Just like its streaming video peers Netflix (NASDAQ: NFLX) and Disney (NYSE: DIS), Roku aims to boost its user base and engagement levels over time. It succeeded on that score in 2022, adding 10 million new users to push its active account base to 70 million. Streaming hours jumped to 87 billion from 71 billion in 2021.

But there's a monetization problem.

While Netflix and Disney have built much bigger subscription-based services, Roku still depends far more on advertising revenue. And because advertisers became more cautious in the past year, Roku's growth in key metrics like gross profit and average revenue per user decelerated sharply.

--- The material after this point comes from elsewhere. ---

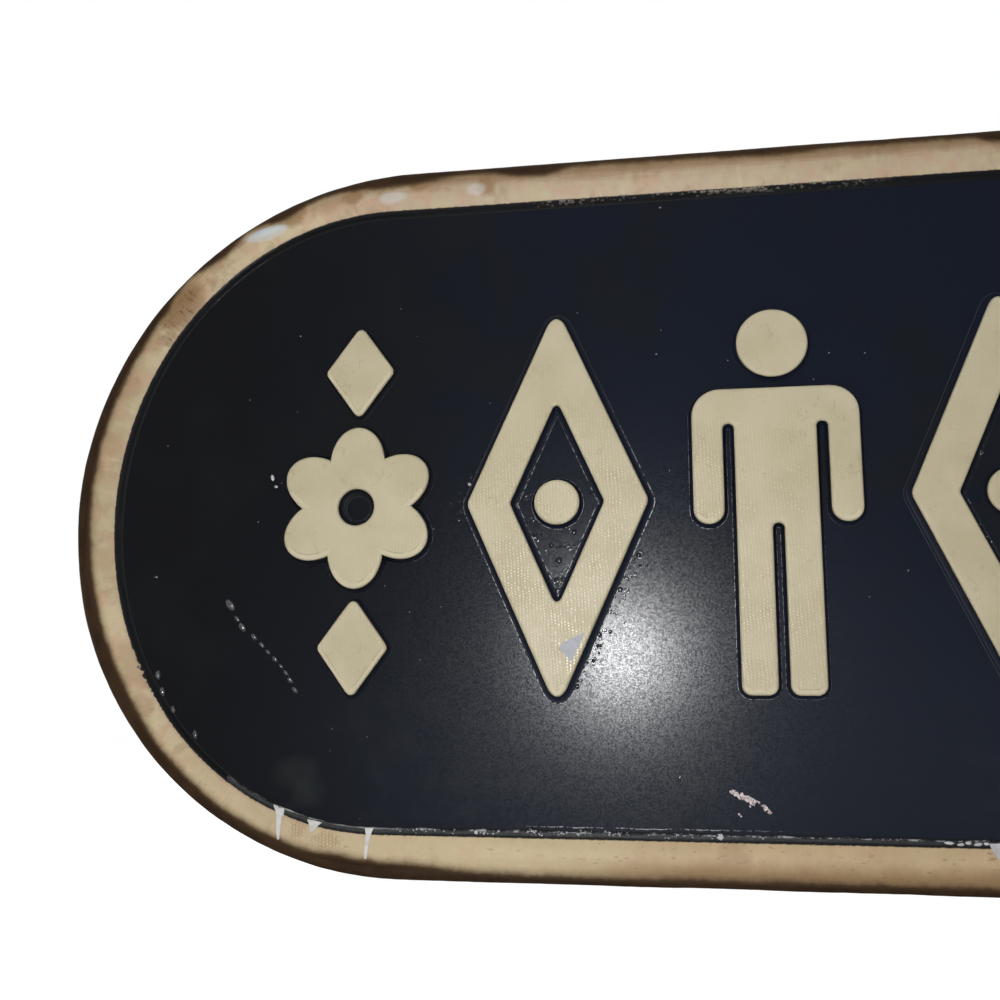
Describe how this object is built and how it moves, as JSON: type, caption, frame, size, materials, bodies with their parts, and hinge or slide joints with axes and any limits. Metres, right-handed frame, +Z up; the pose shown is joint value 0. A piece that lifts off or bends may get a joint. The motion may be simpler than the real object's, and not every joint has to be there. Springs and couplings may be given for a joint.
{
  "type": "restroom sign",
  "caption": "Wall plaque with half round ends, a dark recessed ground, a raised cream rim and raised cream cut-outs, hung on keyhole plates.",
  "frame": {"origin": "middle of the flat back face of the base board, which rests on the wall", "axes": "+X along the sign to the viewer's right, +Y out of the back into the wall, +Z up"},
  "size_m": [0.4, 0.018, 0.2],
  "materials": {
    "board": "dark brown stain",
    "ground": "navy gloss paint",
    "rim": "aged cream paint with a brown edge",
    "raised": "aged cream paint over linen",
    "hardware": "dull zinc plate"
  },
  "bodies": {
    "root": {"base_board": "board", "ground_panel": "ground", "rim_left_bow": "rim", "rim_right_bow": "rim", "rim_top_rail": "rim", "rim_bottom_rail": "rim", "figure_head": "raised", "figure_body": "raised", "lozenge_left": "raised", "lozenge_right": "raised", "boss_left": "raised", "boss_right": "raised", "rosette_left": "raised", "rosette_right": "raised", "drop_left_upper": "raised", "drop_left_lower": "raised", "drop_right_upper": "raised", "drop_right_lower": "raised", "hanger_plate_left": "hardware", "hanger_plate_right": "hardware", "rim_screw_01": "hardware", "rim_screw_02": "hardware", "rim_screw_03": "hardware", "rim_screw_04": "hardware", "rim_screw_05": "hardware", "rim_screw_06": "hardware", "rim_screw_07": "hardware", "rim_screw_08": "hardware", "rim_screw_09": "hardware", "rim_screw_10": "hardware", "plate_screw_left_upper": "hardware", "plate_screw_left_lower": "hardware", "plate_screw_right_upper": "hardware", "plate_screw_right_lower": "hardware"}
  },
  "joints": []
}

This slump was amplified by Roku's continued investments in growth. While it booked an operating profit of $235 million in 2021, that spending contributed to an operating loss of $531 million in 2022. The bearish thesis is that Roku will continue to struggle to monetize its growing platform.

The bullish outlook

That thesis ignores some huge assets that Roku enjoys, though. Viewers are clearly enjoying its platform, which increasingly features original and exclusive content. Roku is improving its advertising services while pushing deeper into other revenue streams such as smart home devices and a wider offering of streaming hardware.

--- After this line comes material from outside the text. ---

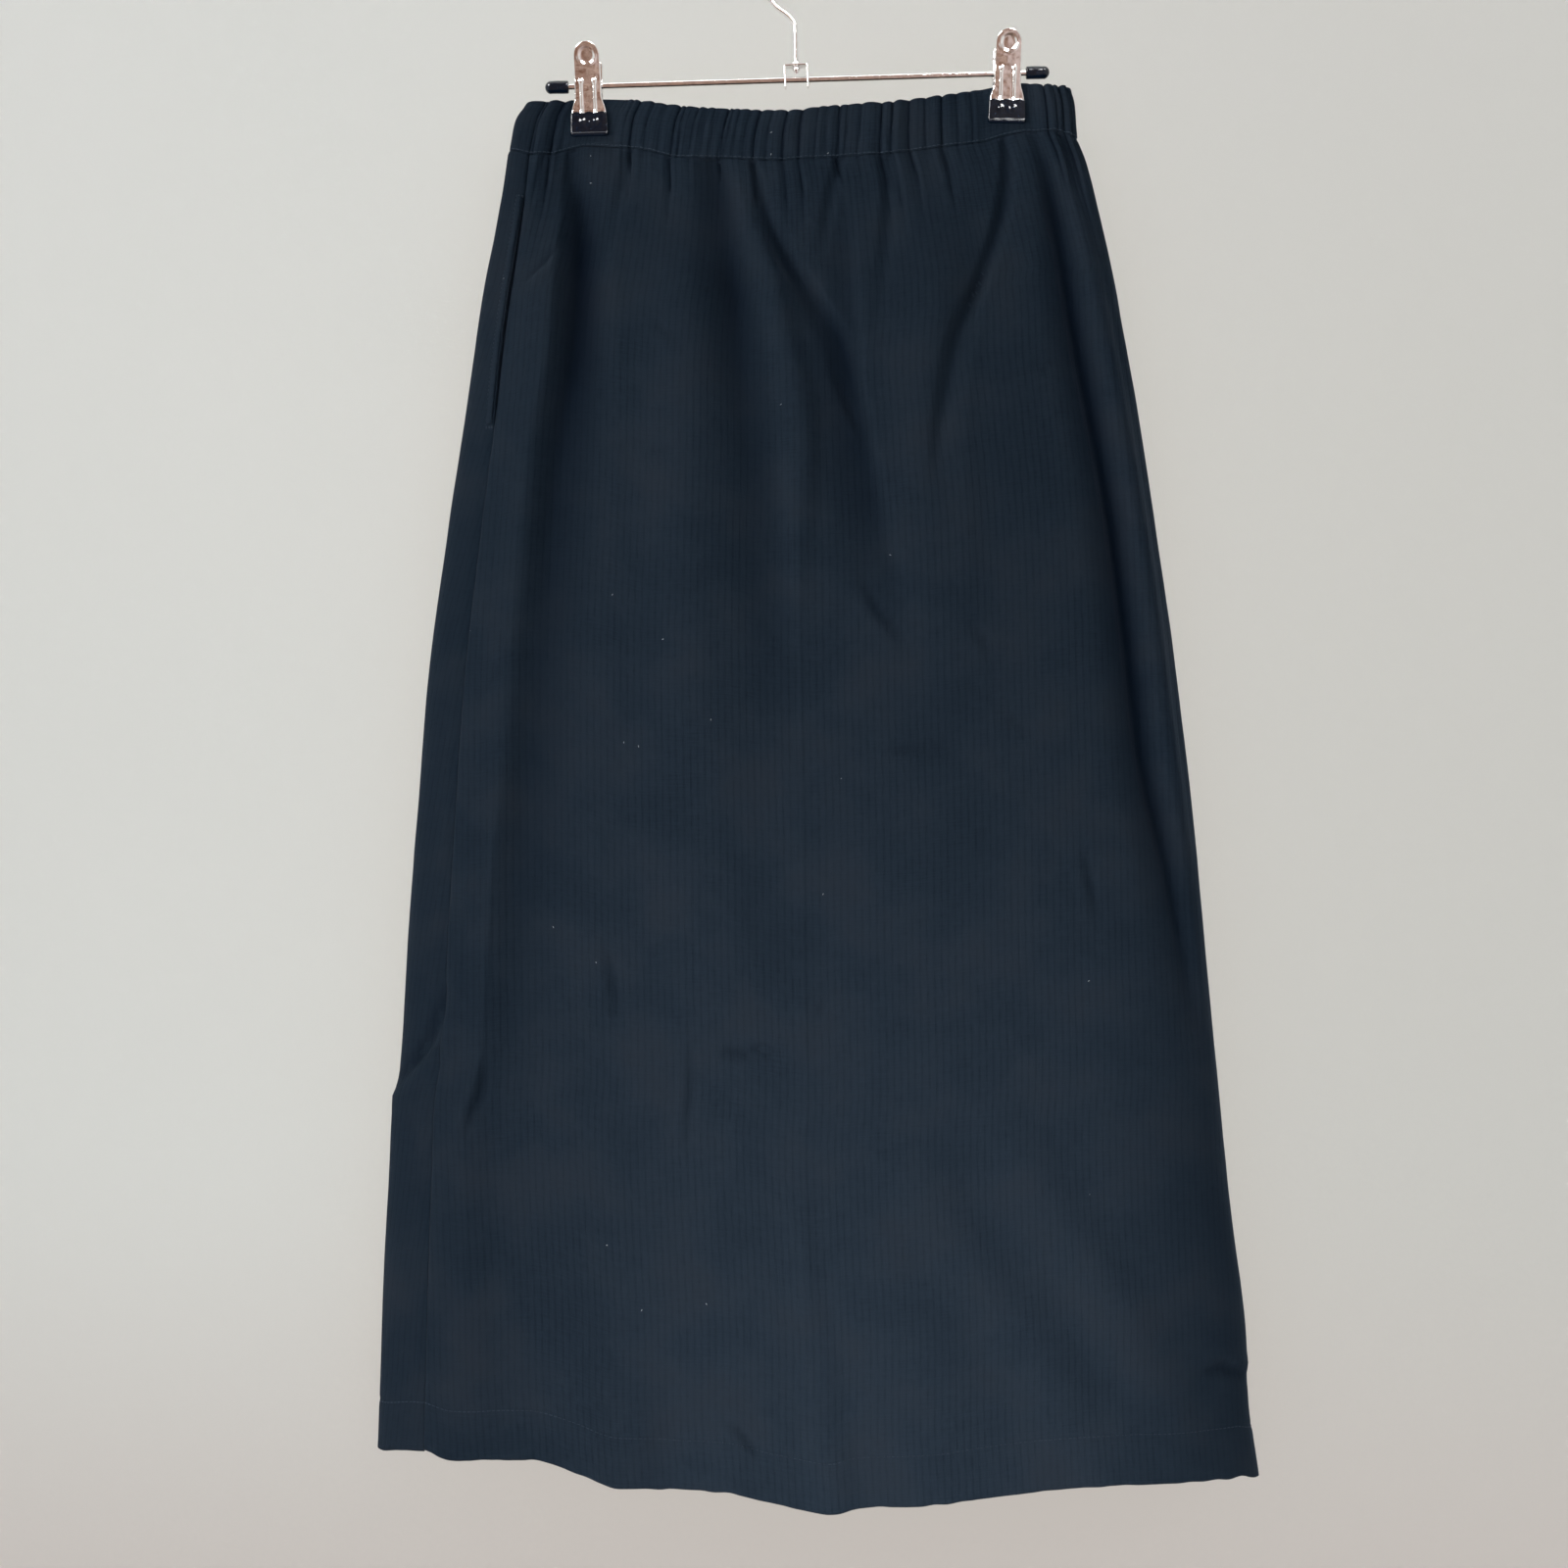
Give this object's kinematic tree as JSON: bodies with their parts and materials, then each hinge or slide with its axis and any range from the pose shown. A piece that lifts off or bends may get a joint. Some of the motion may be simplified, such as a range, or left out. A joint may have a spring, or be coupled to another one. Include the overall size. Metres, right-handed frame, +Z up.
{
  "type": "maxi skirt on a clip hanger",
  "caption": "Dark navy maxi skirt with a gathered elastic waist and a side-seam pocket, hung from a chrome rod hanger with two padded clips.",
  "frame": {"origin": "the inner top of the hanger's hook, where it rests on a rail", "axes": "+Z up; the skirt's front faces -Y; +X to the right as seen from the front; y = 0 is the plane of hook, rod and the skirt's side edges"},
  "size_m": [0.561, 0.0762, 0.9869],
  "materials": {
    "cloth": "matte, fine vertical ribs",
    "pouch": "matte plain weave",
    "steel": "polished plating",
    "vinyl": "glossy soft vinyl"
  },
  "bodies": {
    "root": {"waistband_front": "cloth", "waistband_back": "cloth", "front_panel": "cloth", "back_panel": "cloth", "pocket_edge_band": "cloth", "pocket_bag": "pouch", "hanger_rod": "steel", "rod_cap_left": "vinyl", "rod_cap_right": "vinyl", "hook_saddle": "steel", "hook": "steel", "clip_left_front": "steel", "clip_left_back": "steel", "clip_left_pad_front": "vinyl", "clip_left_pad_back": "vinyl", "clip_left_spring": "steel", "clip_right_front": "steel", "clip_right_back": "steel", "clip_right_pad_front": "vinyl", "clip_right_pad_back": "vinyl", "clip_right_spring": "steel"}
  },
  "joints": []
}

There's also the fact that Roku is gaining market share in the massive global TV market. Possessing advantages of scale in this niche will surely pay off once the digital ad market recovers. Streaming is clearly where both consumers and advertisers are moving as engagement shifts away from traditional linear TV. "Our platform and industry leadership positions us well for reaccelerated revenue growth," Roku said in its mid-February letter to shareholders.

Stay tuned

Investors who aren't risk-averse might be happy to buy Roku's stock now and wait for that likely operating rebound. In exchange for the risk of another year or so of weak earnings ahead, you can pick up shares of Roku at a big discount -- just 2.6 times sales, down from more than 6 times sales a year ago. Netflix is trading for 4.2 times sales.

There's also a good chance that things will get worse before they get better. Roku would struggle even more to build a profitable business during an economic downturn. Its 2022 results show that the company is too reliant on the volatile ad market, and investors might want to wait for that threat to lessen before buying the stock.

If Roku was booking expanding net losses in the context of strong revenue growth, its shares would seem like a more obvious value right now. However, given the big questions around sales and monetization, most investors will prefer to watch this stock from the sidelines until there's more clarity on the rebound strategy.